The plan offers US recognition of Israel's settlements dotted across the West Bank, and Israeli sovereignty over the Jordan Valley -- land captured in the 1967 Middle East war and claimed by Palestinians for a future state.

Israeli-Palestinian peace talks collapsed in 2014 and the Palestinians see annexations as an illegal land grab.

The United Nations Security Council has said settlements violate international law. Israel disputes this, citing biblical, historical and political connections to the land.

The European lawmakers called for "commensurate consequences" if Israel, which has more than 400,000 settlers in the West Bank, went ahead with annexation -- a reference to possible economic, trade or other sanctions.

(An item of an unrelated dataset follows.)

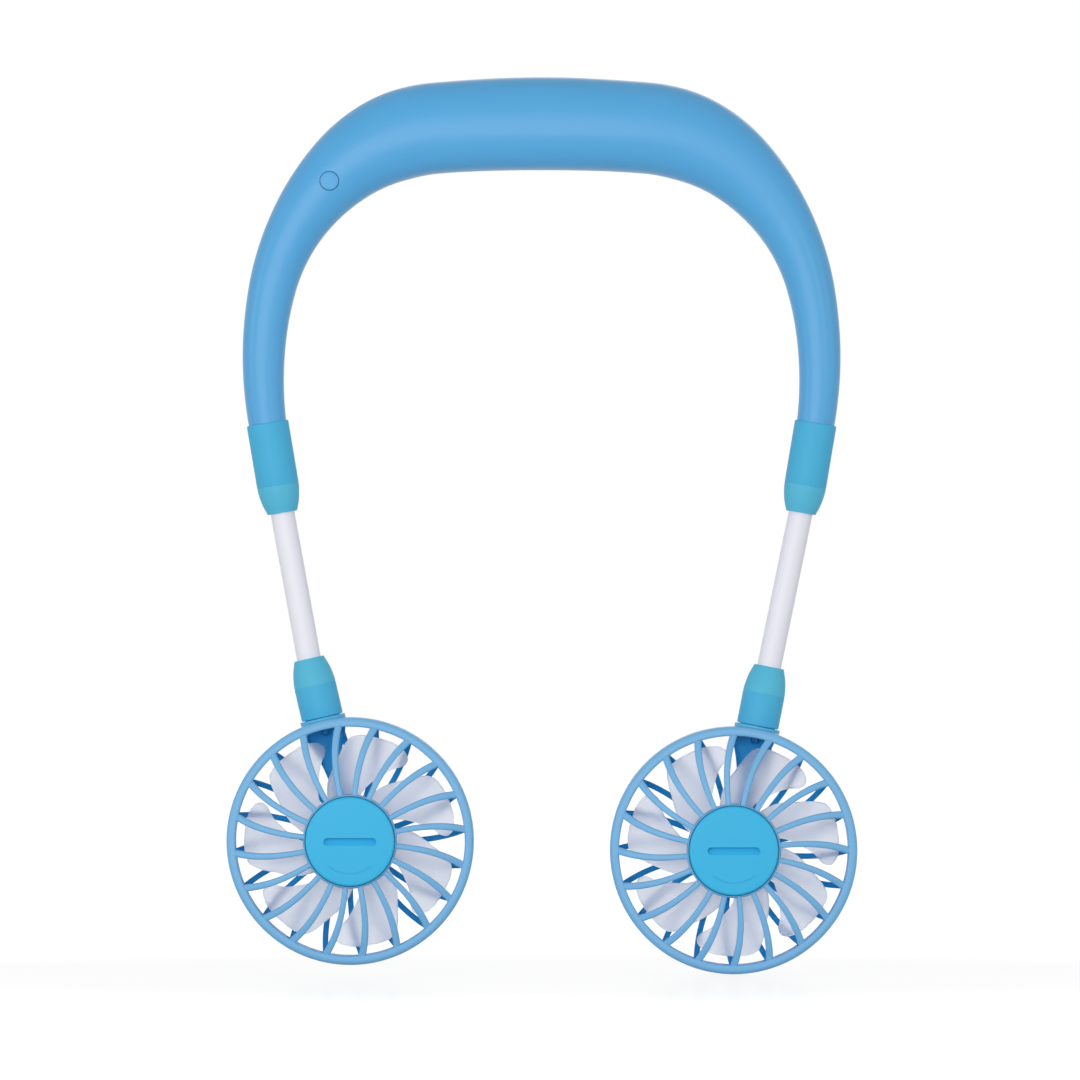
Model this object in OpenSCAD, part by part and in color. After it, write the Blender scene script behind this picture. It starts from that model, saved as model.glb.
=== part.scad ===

"Failure to adequately respond would encourage other states with territorial claims," the letter said.

Netanyahu has dismissed criticism of the annexation plans. He says that extending Israeli sovereignty to Jewish settlements in the West Bank will bring peace closer once critics of the move recognize that hundreds of thousands of settlers in the area will remain under any future deal.

Internal documents and Reuters interviews with more than two dozen diplomats and officials showed there is no clear EU strategy on how to stop Israel's plan or how to respond in a meaningful way if annexation goes ahead.